Dependencies pinned months ago quietly fall behind. The deno outdated subcommand compares what your lockfile resolves to against the newest versions on JSR and npm, and can rewrite deno.json for you.

This script imports one dependency at an old version, the kind of pin that accumulates in any project over time.
import { basename } from "jsr:@std/path@1.0.6";

console.log(basename("/tmp/projects/report.txt"));
The walkthrough below uses a project with a deno.json import map and a lockfile created back when these versions were current: { "imports": { "@std/path": "jsr:@std/path@^1.0.6", "chalk": "npm:chalk@^4.1.0" } }
Running deno outdated prints a table. Current is what the lockfile resolves today, Update is the newest version that still satisfies the semver range in deno.json, and Latest is the newest version overall: deno outdated ┌───────────────┬─────────┬────────┬────────┐ │ Package │ Current │ Update │ Latest │ ├───────────────┼─────────┼────────┼────────┤ │ jsr:@std/path │ 1.0.6 │ 1.1.5 │ 1.1.5 │ ├───────────────┼─────────┼────────┼────────┤ │ npm:chalk │ 4.1.0 │ 4.1.2 │ 5.6.2 │ └───────────────┴─────────┴────────┴────────┘ Run deno update --latest to update to the latest available versions, or deno outdated --help for more information.

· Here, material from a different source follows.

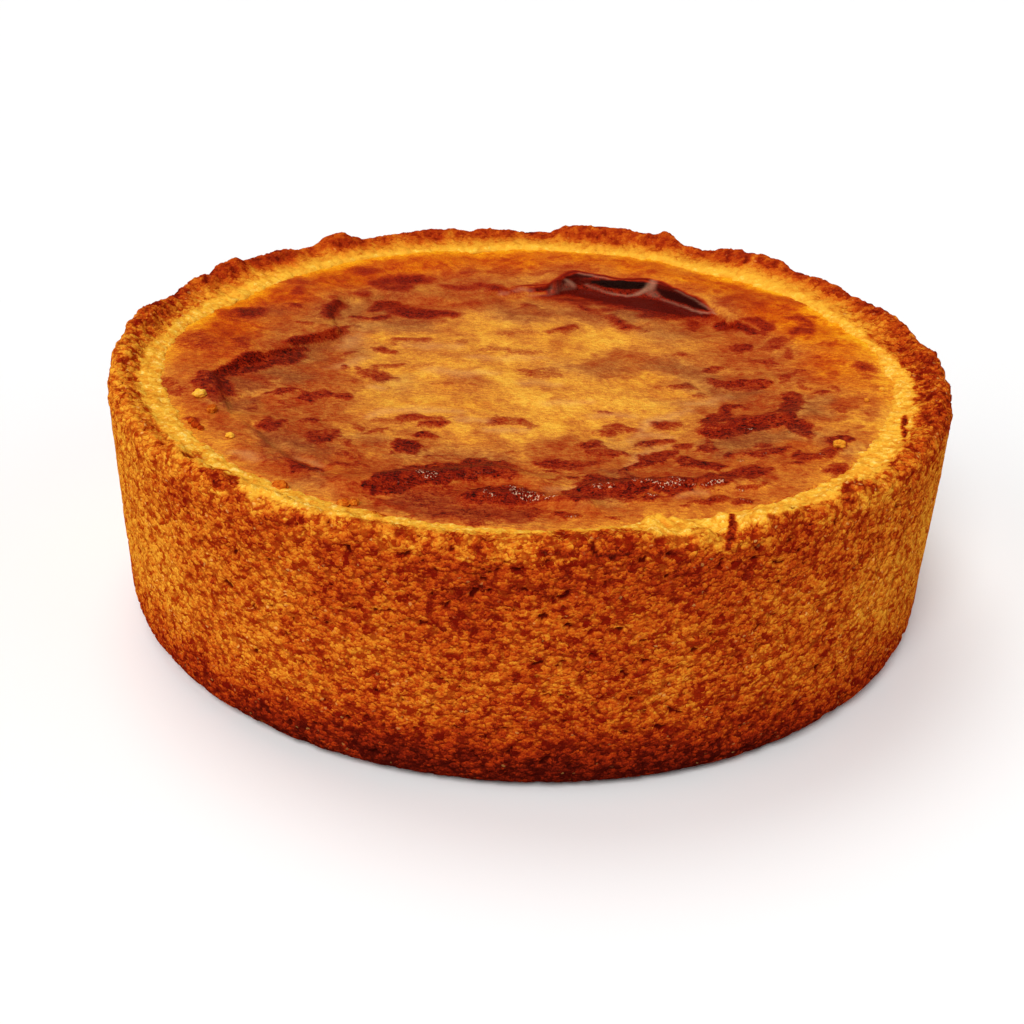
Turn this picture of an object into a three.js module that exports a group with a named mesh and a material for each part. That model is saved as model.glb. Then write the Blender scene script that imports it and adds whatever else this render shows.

The --update flag applies the Update column. It respects the semver ranges, so chalk moves to the newest 4.x release and does not cross into the 5.x major: deno outdated --update Updated 2 dependencies: - jsr:@std/path ^1.0.6 -> ^1.1.5 - npm:chalk ^4.1.0 -> ^4.1.2
Adding --latest crosses major version boundaries and applies the Latest column instead: deno outdated --update --latest Updated 2 dependencies: - jsr:@std/path ^1.0.6 -> ^1.1.5 - npm:chalk ^4.1.0 -> ^5.6.2
Both forms rewrite deno.json in place. After --update --latest the import map reads: { "imports": { "@std/path": "jsr:@std/path@^1.1.5", "chalk": "npm:chalk@^5.6.2" } }
Major version jumps can contain breaking changes, so review the changelog before reaching for --latest. The plain deno outdated command makes no changes at all and is always safe to run.